There are three fundamental disconnects as far as I can tell:

First, I get the feeling that you're treating Creative agenda as proscriptive instead of descriptive. My take on CA is that, when push comes to shove, my group, in this series of games, will choose/reward one set of activities over other ones. That's it. Compare this to "Since this is Gamist, this means..."

Second, I also think that you're trying to say that certain aspects of play only appear in specific Creative Agendas. I disagree. Theme is present in every CA. So is Setting. So is Character. So is Color. So is Morality, even if it is sometimes just "Killing evil things is AWESOME!"

Third, It also seems like you came to this with the idea that looking at Creative Agenda can tell someone why a game did or didn't work. From many failed games of personal experience, only 2 ever had Creative Agenda issues. Most of the bad games I've participated in were failing on raw exploration, or social contract.

My personal use for Creative Agenda has been "Keep aware of what the prioritized aesthetic choices are." Which is a handy thing to do. But knowing a Creative Agenda is much like saying "I want to write a monthly adventure novel." I still have to put the words on the page myself. And I still have to have the skill to know what words to put where and how.
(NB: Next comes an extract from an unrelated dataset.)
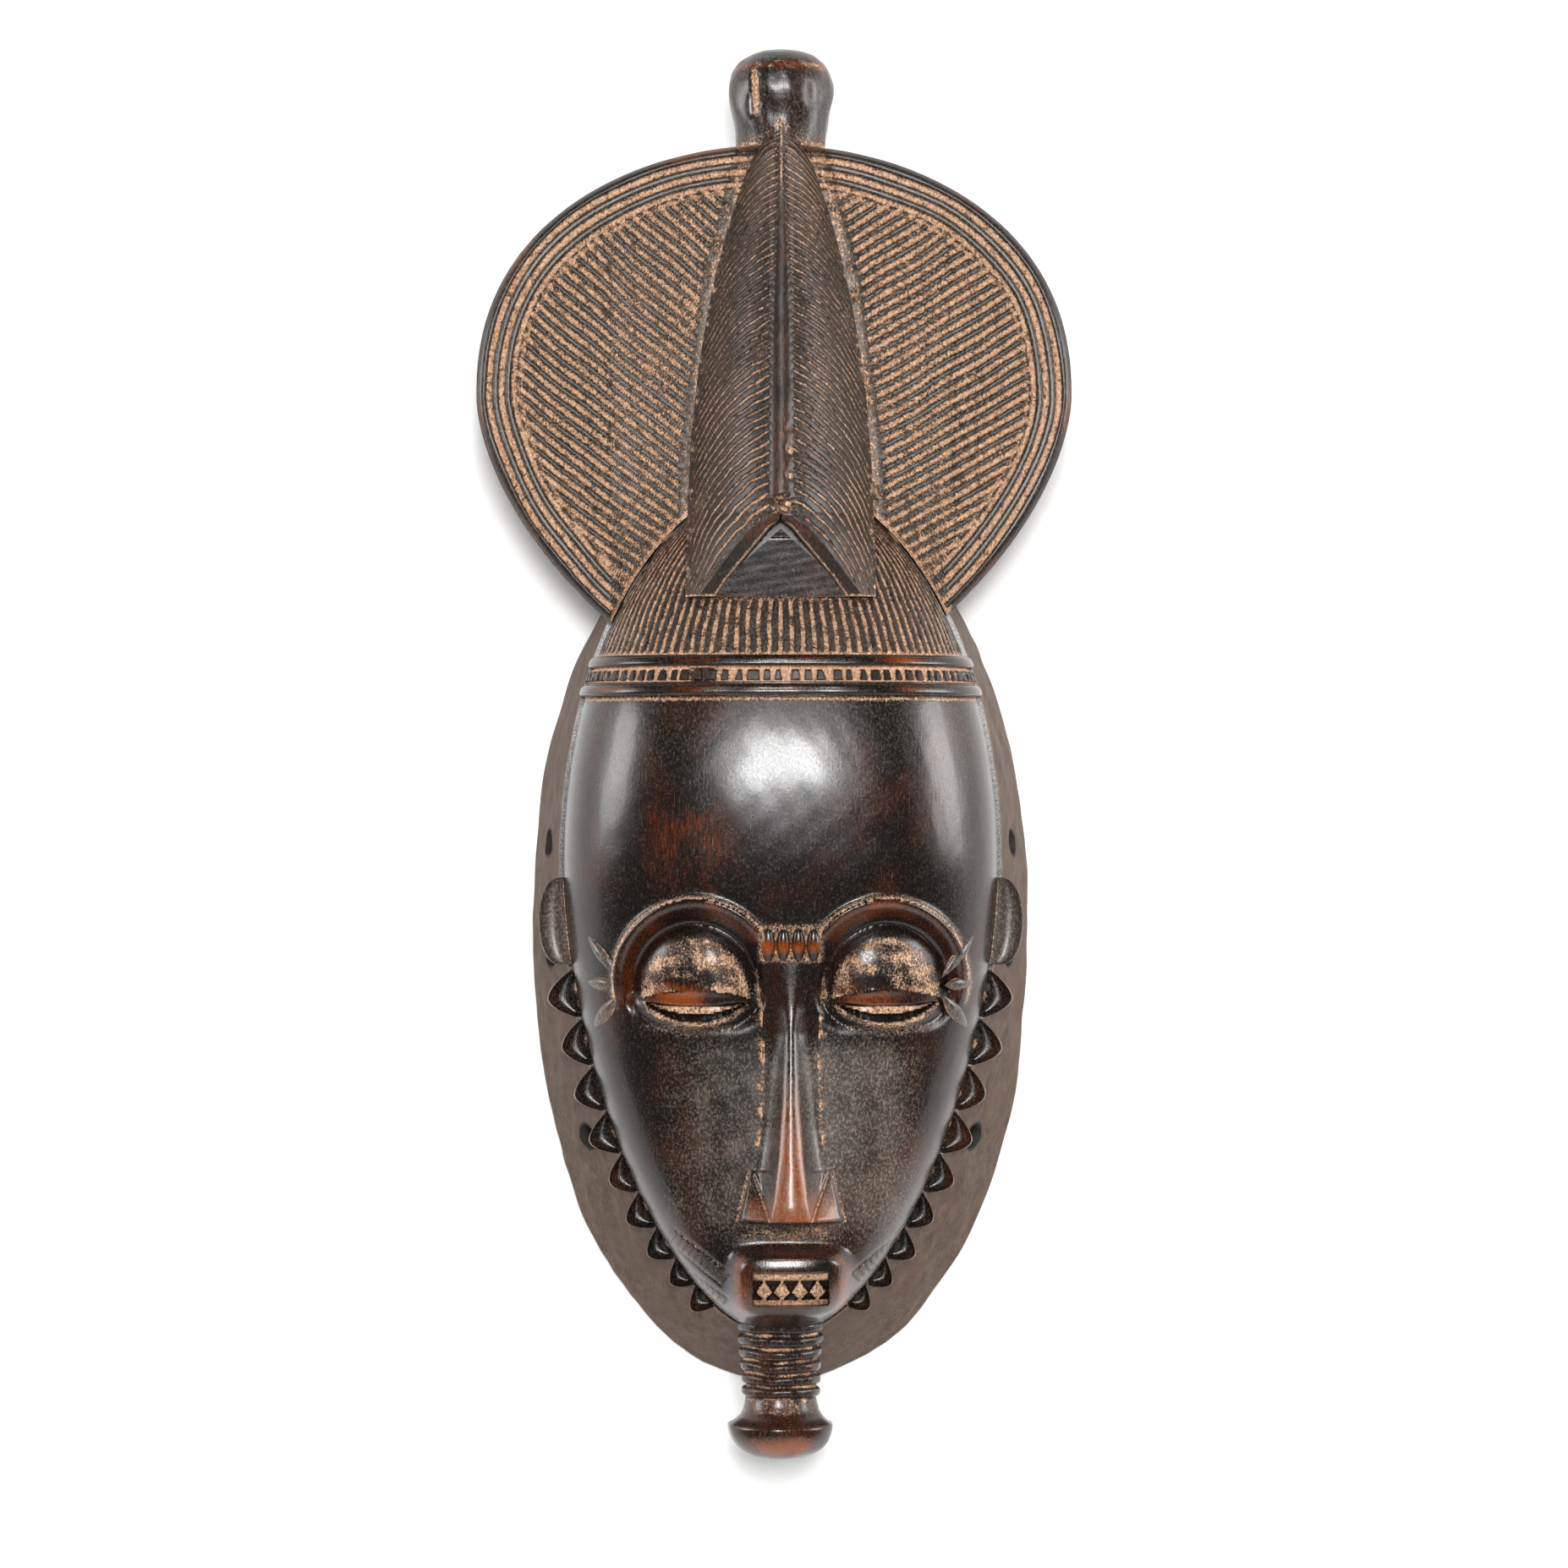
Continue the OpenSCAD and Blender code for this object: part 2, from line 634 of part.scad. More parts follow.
rim_wall();
tooth_collar();
face_shell();
ear(-1);  // left_ear
ear(1);  // right_ear
hair_cap();
lower_fillet();
notched_row();
upper_fillet();
hair_disc();
crest();
gable_panel();
top_knob();
brow_marks();
temple_marks(-1);  // left_temple_marks
temple_marks(1);  // right_temple_marks
beard_stem();
beard_tip();
rim_pegs();
disc_pegs();
crest_pegs();
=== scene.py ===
"""Carved wooden mask: a hollow head on a flared rim, with a hair disc, crest, knob and beard.

Inside the shape code lengths are millimetres: x to the viewer's right, depth forwards from the
back plane, z up. A mesh is written in metres, and depth becomes -y.
"""
import json
import logging
import math
from dataclasses import dataclass, field
from enum import Enum
from typing import Callable, Sequence

import bmesh
import bpy
import numpy as np
from mathutils import Matrix, Vector
from mathutils.kdtree import KDTree


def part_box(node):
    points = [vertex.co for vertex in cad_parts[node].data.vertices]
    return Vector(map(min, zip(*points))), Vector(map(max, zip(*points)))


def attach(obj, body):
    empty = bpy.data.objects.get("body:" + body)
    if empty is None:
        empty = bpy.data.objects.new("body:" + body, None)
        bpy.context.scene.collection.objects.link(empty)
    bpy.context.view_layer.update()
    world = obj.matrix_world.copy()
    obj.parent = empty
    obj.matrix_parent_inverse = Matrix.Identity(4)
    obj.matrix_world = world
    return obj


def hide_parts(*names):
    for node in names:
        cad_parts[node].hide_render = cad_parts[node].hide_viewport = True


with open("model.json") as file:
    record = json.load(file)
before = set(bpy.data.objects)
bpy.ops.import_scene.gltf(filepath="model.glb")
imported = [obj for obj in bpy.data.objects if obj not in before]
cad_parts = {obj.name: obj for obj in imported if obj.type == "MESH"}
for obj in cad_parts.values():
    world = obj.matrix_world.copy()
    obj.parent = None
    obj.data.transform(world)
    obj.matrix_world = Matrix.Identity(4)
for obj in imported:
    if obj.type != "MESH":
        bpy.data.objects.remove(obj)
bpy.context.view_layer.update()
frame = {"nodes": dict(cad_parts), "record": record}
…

But now that I put a solid Creative Agenda on top of a game with functioning Exploration, and a solid Social Contract, I've been finally getting the "I can't wait until next game!" feeling that I've been searching for. But everything else had to be in place before that could start to work.

It feels to me like you're saying "This ruler is a poor hammer! We should get rid of all rulers!"

Aside from that conclusion, I think you're on to something. Keep applying this rigorous chain of thoughts. And tell us some more times about how you used theme to clear up a problem.